Software - there are a few departments here, the most interesting of which is programming new features. Most will never see the light of day, but they're working on them.
QA - tests new features and bug fixes and patches before they go live.
IT department for when developers computers do unexpected things.
Tickets - a team of developers/systems engineers to fix bugs and issues in the production source code. They will typically have 1-10 people on call at all times outside of normal business hours.
Systems Engineering - they decide how and what systems to implement, upgrade, retire etc. They need to coordinate with developers to plan software/hardware upgrades to make sure they don't mess anything up unexpectedly (but it almost always happens during an upgrade)
Accounting - Accounts Payable (when you pay money for something, like AWS); Accounts Receivable (when you receive money, like for artificially inflating posts to the front page for money); Finance - should and how much money should be borrowed/invested to run the business; and a ton more depts honestly, any of which without the business would crumble.
Advertising - Both advertising Reddit in other media, and arranging sponsors to put their ads all over the place.
Executives - they plan the strategy for each dept listed above. Although this being an internet service, the CIO might be slightly more inflated than a typical company.
And there's probably a lot that I'm forgetting.

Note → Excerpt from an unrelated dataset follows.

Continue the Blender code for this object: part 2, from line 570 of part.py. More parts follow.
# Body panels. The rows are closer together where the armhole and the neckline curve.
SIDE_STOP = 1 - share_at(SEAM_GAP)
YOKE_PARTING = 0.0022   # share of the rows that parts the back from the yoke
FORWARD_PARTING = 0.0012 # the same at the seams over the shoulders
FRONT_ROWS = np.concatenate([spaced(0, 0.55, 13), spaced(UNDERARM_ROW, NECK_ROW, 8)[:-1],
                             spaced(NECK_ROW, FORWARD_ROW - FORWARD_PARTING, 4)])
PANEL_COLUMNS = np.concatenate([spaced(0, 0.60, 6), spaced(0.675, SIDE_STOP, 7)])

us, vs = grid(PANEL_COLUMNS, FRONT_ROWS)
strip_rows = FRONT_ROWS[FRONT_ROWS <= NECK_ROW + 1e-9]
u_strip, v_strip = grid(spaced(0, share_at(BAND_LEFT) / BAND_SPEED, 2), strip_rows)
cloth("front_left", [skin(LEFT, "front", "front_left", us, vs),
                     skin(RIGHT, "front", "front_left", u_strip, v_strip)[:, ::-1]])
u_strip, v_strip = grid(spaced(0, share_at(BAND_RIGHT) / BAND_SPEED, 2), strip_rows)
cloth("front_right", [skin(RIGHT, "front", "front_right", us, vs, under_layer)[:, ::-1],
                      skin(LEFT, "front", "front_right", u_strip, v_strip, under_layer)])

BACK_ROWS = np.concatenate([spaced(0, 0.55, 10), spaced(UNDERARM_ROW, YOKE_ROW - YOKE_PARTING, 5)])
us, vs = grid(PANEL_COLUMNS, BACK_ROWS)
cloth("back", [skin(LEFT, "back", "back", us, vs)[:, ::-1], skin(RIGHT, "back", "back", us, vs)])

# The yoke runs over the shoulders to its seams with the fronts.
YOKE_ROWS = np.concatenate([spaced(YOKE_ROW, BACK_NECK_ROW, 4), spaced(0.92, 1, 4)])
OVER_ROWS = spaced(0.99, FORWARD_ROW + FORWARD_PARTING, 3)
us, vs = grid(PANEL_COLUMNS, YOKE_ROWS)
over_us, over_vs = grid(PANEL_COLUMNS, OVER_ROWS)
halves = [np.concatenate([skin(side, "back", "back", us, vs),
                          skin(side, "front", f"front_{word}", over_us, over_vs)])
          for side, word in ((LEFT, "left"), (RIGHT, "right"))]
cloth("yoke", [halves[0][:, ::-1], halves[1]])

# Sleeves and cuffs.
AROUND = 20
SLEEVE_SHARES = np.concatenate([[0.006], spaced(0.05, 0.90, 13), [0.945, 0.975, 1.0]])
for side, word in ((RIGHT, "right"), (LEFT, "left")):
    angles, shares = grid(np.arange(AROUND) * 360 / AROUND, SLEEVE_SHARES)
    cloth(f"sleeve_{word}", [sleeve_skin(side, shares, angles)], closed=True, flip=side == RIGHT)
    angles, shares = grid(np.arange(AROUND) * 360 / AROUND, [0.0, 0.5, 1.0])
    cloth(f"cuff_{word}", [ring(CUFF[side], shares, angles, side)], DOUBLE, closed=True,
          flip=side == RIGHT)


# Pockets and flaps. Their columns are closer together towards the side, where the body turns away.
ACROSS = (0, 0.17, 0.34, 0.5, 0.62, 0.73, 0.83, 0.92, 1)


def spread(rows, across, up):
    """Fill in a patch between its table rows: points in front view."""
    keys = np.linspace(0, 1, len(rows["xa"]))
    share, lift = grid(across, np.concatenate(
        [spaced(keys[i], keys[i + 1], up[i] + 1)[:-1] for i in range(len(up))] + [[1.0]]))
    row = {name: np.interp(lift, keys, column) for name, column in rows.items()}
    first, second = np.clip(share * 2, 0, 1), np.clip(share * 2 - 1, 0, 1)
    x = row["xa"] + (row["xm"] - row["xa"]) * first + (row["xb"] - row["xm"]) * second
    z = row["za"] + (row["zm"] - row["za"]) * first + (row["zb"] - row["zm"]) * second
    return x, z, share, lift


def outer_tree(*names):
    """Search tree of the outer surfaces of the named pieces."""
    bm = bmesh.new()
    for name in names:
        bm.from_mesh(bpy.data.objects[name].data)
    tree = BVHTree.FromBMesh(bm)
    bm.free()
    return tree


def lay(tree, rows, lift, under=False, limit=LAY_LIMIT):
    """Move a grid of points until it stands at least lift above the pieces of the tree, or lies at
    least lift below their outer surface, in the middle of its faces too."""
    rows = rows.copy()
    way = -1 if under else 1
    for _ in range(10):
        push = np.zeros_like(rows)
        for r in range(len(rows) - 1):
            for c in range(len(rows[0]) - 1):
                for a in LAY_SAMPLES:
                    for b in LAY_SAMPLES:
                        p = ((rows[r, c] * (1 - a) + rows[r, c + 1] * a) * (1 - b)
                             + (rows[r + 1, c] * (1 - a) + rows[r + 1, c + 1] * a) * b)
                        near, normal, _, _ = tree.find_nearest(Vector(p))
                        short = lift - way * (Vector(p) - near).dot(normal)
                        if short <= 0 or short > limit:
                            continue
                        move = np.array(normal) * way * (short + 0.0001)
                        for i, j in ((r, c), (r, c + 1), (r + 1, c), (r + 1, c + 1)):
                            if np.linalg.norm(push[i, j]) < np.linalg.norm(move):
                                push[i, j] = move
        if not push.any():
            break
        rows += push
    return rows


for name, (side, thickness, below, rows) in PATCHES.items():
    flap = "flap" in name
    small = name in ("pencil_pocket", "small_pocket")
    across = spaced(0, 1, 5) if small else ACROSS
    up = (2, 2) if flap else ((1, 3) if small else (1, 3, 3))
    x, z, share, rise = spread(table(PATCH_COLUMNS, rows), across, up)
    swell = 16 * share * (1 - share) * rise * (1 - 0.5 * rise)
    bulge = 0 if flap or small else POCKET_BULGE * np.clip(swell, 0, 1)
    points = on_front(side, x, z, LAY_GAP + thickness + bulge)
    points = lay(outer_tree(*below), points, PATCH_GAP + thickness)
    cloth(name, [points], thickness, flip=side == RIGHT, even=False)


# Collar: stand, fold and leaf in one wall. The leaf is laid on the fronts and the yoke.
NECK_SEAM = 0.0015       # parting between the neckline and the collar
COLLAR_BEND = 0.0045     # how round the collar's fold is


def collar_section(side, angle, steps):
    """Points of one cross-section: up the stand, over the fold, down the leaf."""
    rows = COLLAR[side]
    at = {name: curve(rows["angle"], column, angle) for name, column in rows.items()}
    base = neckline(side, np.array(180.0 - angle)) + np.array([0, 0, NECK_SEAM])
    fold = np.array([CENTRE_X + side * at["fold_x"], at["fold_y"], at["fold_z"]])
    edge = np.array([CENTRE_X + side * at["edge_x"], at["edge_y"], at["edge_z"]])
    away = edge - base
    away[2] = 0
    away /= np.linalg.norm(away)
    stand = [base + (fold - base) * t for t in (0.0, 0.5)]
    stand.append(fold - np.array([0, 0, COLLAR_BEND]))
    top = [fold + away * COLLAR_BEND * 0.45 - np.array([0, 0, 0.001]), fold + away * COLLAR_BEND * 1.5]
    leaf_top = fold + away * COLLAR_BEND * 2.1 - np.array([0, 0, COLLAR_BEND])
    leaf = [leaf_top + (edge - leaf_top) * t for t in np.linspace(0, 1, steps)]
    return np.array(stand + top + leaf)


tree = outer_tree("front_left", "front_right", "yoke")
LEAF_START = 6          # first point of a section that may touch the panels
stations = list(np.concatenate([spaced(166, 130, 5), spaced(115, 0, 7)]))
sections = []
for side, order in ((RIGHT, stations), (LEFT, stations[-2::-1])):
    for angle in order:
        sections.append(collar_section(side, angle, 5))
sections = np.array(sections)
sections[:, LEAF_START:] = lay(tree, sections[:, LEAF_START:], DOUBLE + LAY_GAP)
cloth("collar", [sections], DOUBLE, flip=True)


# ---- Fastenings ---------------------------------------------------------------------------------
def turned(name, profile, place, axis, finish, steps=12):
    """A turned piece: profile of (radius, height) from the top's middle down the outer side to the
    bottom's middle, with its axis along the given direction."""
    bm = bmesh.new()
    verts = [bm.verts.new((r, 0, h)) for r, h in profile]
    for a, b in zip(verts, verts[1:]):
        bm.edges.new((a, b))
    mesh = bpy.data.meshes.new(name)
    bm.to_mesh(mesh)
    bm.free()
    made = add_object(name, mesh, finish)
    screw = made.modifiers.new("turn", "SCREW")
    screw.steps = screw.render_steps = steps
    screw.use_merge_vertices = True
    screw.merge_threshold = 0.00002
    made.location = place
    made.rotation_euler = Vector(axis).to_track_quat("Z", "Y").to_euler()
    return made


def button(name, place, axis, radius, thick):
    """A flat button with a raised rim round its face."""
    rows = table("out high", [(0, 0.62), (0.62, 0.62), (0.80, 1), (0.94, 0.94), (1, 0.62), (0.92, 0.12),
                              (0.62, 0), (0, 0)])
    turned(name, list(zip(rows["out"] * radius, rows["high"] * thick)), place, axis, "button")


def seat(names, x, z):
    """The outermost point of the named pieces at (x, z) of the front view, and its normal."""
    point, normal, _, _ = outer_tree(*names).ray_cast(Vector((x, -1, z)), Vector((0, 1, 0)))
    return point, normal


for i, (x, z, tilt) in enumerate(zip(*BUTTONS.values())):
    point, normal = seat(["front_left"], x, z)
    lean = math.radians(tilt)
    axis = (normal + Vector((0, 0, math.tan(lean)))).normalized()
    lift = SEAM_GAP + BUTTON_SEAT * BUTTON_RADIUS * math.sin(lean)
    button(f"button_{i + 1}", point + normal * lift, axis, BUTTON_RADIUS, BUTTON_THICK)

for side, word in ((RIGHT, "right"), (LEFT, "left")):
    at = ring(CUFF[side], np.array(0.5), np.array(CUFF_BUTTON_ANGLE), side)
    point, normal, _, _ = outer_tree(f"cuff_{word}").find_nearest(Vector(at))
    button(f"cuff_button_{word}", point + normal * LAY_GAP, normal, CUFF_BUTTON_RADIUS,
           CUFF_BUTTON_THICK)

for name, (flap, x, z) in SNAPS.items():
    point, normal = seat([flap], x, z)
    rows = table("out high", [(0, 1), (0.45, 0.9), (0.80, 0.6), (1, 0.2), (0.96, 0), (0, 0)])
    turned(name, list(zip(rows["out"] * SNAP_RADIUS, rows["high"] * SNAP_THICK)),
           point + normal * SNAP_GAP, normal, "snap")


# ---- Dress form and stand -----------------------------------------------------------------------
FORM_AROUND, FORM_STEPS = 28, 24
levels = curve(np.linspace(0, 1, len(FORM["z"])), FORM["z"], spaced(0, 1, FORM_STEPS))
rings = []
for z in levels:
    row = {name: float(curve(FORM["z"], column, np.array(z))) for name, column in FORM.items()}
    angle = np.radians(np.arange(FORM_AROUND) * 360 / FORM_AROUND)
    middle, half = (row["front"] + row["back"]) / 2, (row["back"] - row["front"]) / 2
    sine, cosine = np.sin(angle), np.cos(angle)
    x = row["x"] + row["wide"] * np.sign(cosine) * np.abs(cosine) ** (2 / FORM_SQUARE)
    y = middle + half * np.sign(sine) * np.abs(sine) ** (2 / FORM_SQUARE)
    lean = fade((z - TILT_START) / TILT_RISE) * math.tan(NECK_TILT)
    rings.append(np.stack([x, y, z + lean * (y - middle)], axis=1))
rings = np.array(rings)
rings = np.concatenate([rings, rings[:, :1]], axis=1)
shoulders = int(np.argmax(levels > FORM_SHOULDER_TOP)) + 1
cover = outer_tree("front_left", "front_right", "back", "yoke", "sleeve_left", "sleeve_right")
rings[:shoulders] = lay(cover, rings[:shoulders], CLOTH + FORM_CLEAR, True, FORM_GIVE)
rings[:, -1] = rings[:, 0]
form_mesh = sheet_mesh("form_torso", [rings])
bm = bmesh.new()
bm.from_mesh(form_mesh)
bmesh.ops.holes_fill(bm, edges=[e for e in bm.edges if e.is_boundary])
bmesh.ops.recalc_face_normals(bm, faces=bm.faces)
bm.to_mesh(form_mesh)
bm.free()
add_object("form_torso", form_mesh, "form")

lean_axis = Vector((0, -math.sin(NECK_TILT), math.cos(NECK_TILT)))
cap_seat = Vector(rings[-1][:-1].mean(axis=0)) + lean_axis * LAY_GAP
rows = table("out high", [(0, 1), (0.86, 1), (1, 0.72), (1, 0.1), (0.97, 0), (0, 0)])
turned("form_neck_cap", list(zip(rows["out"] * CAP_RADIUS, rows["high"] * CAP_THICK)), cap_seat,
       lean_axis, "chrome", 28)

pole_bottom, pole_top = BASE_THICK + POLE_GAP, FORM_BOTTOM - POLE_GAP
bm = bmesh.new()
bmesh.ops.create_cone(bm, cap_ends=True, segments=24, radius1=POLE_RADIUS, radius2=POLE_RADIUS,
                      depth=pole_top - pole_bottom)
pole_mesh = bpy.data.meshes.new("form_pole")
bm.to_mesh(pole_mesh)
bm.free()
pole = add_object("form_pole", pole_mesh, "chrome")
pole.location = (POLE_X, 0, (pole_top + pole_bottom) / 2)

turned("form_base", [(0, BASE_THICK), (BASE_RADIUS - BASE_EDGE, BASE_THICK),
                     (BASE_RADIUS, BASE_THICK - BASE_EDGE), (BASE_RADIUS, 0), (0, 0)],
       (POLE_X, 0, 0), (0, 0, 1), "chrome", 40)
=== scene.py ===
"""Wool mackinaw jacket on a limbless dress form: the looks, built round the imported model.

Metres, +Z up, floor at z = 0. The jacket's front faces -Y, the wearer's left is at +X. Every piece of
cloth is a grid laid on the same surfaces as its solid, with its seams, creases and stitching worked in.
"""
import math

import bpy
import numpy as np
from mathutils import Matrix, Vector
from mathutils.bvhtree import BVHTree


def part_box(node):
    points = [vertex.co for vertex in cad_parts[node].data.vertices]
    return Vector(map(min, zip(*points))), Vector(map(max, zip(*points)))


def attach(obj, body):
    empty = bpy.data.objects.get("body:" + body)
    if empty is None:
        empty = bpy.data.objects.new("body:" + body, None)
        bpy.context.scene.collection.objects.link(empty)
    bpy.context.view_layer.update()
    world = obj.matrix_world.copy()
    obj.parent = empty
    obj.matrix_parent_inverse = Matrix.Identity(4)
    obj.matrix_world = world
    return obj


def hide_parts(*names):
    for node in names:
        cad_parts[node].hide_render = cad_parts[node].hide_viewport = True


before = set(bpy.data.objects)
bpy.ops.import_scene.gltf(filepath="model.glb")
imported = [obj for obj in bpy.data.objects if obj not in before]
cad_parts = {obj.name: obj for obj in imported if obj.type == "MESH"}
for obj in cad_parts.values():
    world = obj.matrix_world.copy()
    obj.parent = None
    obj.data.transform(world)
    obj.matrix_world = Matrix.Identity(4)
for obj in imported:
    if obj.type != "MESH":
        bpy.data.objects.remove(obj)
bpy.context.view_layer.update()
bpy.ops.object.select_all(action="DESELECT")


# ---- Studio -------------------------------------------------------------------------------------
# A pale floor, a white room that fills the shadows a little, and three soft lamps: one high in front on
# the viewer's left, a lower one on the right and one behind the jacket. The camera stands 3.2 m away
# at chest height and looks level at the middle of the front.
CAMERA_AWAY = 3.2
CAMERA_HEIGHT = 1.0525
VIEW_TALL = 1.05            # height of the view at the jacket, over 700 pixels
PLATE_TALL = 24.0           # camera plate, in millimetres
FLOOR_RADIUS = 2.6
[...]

But really, all this is just to illustrate about one of the most trafficked websites every is "How are they running a business with only 2,000 employees"

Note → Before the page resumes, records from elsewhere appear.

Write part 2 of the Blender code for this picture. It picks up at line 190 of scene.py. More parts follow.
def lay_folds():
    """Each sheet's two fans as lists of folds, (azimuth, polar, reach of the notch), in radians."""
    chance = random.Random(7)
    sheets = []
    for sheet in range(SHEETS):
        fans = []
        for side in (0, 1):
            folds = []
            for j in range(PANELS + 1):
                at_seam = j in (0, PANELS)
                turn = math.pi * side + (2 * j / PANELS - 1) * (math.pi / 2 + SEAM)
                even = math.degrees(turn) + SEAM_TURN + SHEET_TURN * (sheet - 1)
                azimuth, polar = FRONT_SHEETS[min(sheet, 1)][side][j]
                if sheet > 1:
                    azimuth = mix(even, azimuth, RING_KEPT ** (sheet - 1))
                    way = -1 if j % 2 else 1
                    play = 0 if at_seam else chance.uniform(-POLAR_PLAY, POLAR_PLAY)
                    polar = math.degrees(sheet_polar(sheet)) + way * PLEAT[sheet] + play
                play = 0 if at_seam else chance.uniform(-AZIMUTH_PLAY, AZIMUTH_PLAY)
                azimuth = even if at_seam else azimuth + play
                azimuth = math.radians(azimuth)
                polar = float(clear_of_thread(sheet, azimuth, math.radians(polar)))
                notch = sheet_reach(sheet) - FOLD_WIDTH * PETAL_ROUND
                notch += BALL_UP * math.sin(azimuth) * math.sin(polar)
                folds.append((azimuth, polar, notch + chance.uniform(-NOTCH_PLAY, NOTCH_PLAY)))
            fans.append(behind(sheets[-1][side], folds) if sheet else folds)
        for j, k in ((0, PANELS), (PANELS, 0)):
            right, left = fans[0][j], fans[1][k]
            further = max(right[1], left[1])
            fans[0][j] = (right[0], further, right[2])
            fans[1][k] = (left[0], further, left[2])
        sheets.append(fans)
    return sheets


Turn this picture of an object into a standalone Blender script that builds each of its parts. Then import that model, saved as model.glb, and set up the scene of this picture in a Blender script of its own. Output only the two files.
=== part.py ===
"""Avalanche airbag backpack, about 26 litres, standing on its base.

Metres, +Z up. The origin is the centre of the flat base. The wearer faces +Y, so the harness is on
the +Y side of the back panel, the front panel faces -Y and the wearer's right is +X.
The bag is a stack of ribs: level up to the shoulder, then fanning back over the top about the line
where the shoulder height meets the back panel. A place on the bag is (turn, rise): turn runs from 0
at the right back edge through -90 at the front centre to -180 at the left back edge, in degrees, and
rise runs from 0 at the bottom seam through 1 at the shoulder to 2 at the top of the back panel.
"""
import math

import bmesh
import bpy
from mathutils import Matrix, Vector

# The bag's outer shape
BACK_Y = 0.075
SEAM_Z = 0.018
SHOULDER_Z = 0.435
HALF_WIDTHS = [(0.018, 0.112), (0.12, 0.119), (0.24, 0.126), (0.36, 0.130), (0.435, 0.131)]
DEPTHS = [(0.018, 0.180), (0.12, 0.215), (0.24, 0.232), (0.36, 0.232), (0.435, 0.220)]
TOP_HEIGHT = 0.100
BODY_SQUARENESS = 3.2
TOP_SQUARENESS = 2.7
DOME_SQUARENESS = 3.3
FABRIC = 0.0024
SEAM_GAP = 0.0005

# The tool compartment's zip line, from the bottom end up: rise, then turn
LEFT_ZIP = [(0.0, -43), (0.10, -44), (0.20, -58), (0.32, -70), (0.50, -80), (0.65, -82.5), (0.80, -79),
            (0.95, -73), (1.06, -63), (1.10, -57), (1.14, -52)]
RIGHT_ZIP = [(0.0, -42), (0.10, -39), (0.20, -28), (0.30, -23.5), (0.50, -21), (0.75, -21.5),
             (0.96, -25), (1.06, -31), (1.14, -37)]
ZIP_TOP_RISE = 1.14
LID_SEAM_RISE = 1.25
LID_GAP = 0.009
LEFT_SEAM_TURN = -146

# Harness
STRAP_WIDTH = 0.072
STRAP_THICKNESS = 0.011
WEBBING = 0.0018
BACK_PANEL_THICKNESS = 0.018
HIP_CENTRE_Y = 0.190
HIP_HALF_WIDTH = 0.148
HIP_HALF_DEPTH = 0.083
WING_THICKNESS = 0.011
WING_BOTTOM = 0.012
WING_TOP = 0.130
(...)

100% agree, here's some more departments that you haven't listed but probably exist:
Legal, internal contracts, contracts with suppliers, contracts with customers (advertisers), compliance with the laws of many countries/markets
Regulatory, compliance with internal and external regulations
Procurement, negotiating with suppliers
sustainability, there's probably someone in the business reporting on gender balance and environmental impact and a host of other UN SDG considerations
PMO, internal project management and portfolio reporting
market X, there may be a team of people for each major market responsible for sales, infrastructure, compliance, etc. in that market, in addition to central
CI/productivity, there will be some team responsible for reducing costs
Product owners, there will be teams of people responsible for arguing about what features/bugs should be implemented/fixed
monetization, there's probably dedicated teams looking at (and a/b testing!) new ways to push people into spending money on the app and/or interacting with ads more often
They have three ads? He gets us, US Army and maybe one more? That’s all I remember seeing. That’s one persons job.